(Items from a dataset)
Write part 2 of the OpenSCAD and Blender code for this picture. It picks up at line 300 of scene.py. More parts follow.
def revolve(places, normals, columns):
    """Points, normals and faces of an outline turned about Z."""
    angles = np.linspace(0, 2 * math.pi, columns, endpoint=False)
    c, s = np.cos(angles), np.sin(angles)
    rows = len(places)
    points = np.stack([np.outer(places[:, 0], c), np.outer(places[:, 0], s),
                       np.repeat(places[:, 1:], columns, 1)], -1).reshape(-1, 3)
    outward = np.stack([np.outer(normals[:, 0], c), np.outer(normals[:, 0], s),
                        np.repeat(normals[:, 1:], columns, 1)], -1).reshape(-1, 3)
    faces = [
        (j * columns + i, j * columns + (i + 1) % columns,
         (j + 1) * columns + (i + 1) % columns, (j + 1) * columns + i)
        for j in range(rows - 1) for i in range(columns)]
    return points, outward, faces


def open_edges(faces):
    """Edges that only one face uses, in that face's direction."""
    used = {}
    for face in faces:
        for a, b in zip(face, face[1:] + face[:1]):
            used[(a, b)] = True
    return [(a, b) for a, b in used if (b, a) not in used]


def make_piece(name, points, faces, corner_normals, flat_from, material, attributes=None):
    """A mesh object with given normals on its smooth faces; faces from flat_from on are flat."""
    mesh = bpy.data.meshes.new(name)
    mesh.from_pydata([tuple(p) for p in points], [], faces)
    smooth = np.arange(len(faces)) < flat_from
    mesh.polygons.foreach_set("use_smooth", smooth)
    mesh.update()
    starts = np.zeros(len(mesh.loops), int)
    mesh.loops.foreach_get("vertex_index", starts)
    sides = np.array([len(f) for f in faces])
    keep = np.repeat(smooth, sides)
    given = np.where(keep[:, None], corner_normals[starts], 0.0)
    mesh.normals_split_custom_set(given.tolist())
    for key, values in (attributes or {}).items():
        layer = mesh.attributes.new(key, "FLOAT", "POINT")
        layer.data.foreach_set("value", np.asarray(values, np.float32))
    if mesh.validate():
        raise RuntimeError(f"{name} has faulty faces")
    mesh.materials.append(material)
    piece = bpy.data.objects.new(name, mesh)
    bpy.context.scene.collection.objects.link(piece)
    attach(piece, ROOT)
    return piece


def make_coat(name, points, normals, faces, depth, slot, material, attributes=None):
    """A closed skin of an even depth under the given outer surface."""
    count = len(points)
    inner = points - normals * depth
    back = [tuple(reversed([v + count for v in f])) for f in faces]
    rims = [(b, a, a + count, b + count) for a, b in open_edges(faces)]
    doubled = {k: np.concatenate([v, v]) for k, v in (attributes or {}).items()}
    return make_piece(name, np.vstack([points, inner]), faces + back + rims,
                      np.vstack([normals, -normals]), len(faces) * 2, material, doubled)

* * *

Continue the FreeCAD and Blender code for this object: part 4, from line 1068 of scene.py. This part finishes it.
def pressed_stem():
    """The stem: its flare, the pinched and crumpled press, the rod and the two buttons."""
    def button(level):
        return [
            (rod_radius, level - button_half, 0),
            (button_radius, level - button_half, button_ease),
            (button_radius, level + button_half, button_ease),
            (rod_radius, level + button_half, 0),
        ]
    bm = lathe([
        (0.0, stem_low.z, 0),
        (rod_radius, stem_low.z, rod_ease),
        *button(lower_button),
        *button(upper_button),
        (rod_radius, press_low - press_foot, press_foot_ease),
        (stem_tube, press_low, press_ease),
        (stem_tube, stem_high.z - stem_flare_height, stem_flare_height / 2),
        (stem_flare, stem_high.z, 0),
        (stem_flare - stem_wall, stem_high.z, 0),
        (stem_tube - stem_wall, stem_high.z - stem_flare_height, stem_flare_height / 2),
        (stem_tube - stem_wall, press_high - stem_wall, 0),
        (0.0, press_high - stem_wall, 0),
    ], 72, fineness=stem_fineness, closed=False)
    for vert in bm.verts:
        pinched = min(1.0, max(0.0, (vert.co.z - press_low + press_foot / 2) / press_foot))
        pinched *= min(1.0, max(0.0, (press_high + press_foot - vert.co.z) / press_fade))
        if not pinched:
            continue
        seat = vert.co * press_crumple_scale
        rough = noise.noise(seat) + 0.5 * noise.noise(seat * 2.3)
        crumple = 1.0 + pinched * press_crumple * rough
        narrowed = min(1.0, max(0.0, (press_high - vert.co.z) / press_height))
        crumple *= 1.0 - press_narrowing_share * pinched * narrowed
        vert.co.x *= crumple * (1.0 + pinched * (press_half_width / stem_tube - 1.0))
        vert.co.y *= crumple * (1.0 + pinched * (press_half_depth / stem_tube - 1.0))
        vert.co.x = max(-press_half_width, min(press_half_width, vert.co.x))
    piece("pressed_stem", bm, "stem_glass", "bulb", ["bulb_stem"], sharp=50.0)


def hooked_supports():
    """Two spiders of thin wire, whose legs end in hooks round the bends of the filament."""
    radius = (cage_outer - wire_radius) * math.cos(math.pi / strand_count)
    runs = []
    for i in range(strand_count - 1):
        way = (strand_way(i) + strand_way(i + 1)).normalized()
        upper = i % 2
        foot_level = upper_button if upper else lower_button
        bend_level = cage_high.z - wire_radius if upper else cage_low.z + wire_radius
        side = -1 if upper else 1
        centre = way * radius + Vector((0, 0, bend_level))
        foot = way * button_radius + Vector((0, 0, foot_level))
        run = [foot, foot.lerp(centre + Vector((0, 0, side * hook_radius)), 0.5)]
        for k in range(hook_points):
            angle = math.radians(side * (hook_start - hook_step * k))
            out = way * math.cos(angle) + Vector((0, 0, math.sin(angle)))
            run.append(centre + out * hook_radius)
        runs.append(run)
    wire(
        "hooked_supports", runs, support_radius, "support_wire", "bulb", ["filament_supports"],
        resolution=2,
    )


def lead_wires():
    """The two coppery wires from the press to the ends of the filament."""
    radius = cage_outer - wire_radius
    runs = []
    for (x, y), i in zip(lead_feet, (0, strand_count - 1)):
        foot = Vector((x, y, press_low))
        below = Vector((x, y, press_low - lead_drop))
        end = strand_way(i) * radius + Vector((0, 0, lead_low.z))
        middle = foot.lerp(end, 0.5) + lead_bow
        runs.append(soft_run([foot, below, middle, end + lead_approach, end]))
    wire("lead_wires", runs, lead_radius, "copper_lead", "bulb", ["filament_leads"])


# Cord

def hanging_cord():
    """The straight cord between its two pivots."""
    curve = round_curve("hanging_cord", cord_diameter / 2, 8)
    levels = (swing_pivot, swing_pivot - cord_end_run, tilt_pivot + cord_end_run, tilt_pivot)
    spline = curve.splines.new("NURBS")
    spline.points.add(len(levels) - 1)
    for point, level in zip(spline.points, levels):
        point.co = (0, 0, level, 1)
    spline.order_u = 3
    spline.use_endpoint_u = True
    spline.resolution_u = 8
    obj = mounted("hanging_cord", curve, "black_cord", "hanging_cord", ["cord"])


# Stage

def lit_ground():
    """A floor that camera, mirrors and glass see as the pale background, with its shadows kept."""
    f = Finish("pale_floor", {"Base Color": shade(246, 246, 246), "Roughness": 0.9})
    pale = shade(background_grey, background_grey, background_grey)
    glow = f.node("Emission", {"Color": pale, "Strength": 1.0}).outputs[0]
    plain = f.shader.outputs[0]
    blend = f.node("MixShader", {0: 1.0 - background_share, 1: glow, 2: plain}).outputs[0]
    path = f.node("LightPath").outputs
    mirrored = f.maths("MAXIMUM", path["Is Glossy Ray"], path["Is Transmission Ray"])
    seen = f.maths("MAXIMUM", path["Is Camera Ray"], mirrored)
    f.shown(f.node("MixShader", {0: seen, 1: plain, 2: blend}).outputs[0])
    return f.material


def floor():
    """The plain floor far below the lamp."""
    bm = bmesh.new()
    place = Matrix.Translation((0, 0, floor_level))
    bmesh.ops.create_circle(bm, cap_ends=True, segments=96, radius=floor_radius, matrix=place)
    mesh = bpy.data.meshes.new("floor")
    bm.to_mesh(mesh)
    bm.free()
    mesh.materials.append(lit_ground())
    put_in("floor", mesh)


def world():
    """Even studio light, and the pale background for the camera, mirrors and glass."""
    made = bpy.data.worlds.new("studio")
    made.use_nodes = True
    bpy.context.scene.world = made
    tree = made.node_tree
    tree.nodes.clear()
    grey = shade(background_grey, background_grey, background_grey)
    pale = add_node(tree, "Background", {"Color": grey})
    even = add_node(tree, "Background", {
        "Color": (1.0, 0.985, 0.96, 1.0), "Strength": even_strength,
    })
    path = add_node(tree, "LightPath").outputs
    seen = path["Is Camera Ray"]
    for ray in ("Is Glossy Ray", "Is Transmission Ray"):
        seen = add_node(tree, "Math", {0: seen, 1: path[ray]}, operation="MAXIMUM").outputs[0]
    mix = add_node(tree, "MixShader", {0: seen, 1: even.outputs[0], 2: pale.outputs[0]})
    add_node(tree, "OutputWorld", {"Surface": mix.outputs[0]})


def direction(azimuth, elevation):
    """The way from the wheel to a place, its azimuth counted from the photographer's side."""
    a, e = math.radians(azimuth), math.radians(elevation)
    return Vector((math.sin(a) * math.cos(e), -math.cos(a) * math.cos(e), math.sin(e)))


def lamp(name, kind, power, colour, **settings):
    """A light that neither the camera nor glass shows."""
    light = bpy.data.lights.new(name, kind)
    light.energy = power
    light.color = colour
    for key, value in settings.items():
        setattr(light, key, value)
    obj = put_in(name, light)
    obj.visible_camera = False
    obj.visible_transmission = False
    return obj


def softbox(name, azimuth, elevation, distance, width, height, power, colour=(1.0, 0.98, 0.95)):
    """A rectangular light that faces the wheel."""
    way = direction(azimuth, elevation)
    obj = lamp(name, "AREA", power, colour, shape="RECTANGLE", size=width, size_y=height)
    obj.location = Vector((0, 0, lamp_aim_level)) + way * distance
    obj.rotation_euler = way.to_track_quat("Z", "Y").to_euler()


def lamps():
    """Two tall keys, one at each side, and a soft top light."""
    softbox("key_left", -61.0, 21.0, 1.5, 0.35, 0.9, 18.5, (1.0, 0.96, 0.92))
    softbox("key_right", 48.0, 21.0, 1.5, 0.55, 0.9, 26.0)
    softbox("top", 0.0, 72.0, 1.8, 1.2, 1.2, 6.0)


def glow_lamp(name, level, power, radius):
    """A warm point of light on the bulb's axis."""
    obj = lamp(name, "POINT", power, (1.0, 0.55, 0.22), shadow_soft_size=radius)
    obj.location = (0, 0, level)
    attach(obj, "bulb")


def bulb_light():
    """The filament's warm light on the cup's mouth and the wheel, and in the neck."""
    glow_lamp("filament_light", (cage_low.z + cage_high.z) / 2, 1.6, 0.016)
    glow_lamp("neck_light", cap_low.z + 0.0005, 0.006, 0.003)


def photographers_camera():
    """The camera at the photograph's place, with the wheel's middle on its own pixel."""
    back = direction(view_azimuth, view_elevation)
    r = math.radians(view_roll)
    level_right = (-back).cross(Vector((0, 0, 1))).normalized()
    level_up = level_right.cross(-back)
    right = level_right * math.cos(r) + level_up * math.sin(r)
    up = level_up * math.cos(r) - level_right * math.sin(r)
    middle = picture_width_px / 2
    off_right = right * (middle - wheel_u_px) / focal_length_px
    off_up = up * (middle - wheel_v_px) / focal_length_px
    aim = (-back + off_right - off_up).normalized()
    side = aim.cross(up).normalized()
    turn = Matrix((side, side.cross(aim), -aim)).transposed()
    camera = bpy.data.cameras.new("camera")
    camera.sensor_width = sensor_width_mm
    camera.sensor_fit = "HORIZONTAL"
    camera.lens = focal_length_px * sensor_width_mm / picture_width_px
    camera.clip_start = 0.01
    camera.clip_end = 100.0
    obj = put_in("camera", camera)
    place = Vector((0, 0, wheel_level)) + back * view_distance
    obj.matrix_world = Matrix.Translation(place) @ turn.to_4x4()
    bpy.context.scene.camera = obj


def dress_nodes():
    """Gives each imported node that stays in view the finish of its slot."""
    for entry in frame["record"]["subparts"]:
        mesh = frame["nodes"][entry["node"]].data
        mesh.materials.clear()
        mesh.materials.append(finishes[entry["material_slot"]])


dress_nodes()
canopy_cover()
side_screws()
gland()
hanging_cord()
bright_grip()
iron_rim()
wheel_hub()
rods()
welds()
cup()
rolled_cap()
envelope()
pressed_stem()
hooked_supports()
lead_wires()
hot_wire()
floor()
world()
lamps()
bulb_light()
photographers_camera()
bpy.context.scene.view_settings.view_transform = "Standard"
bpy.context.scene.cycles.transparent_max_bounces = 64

# Written exercise
Using the entries above, return each line that includes the word "finishes".

# Output below
Continue the FreeCAD and Blender code for this object: part 4, from line 1068 of scene.py. This part finishes it.
        mesh.materials.append(finishes[entry["material_slot"]])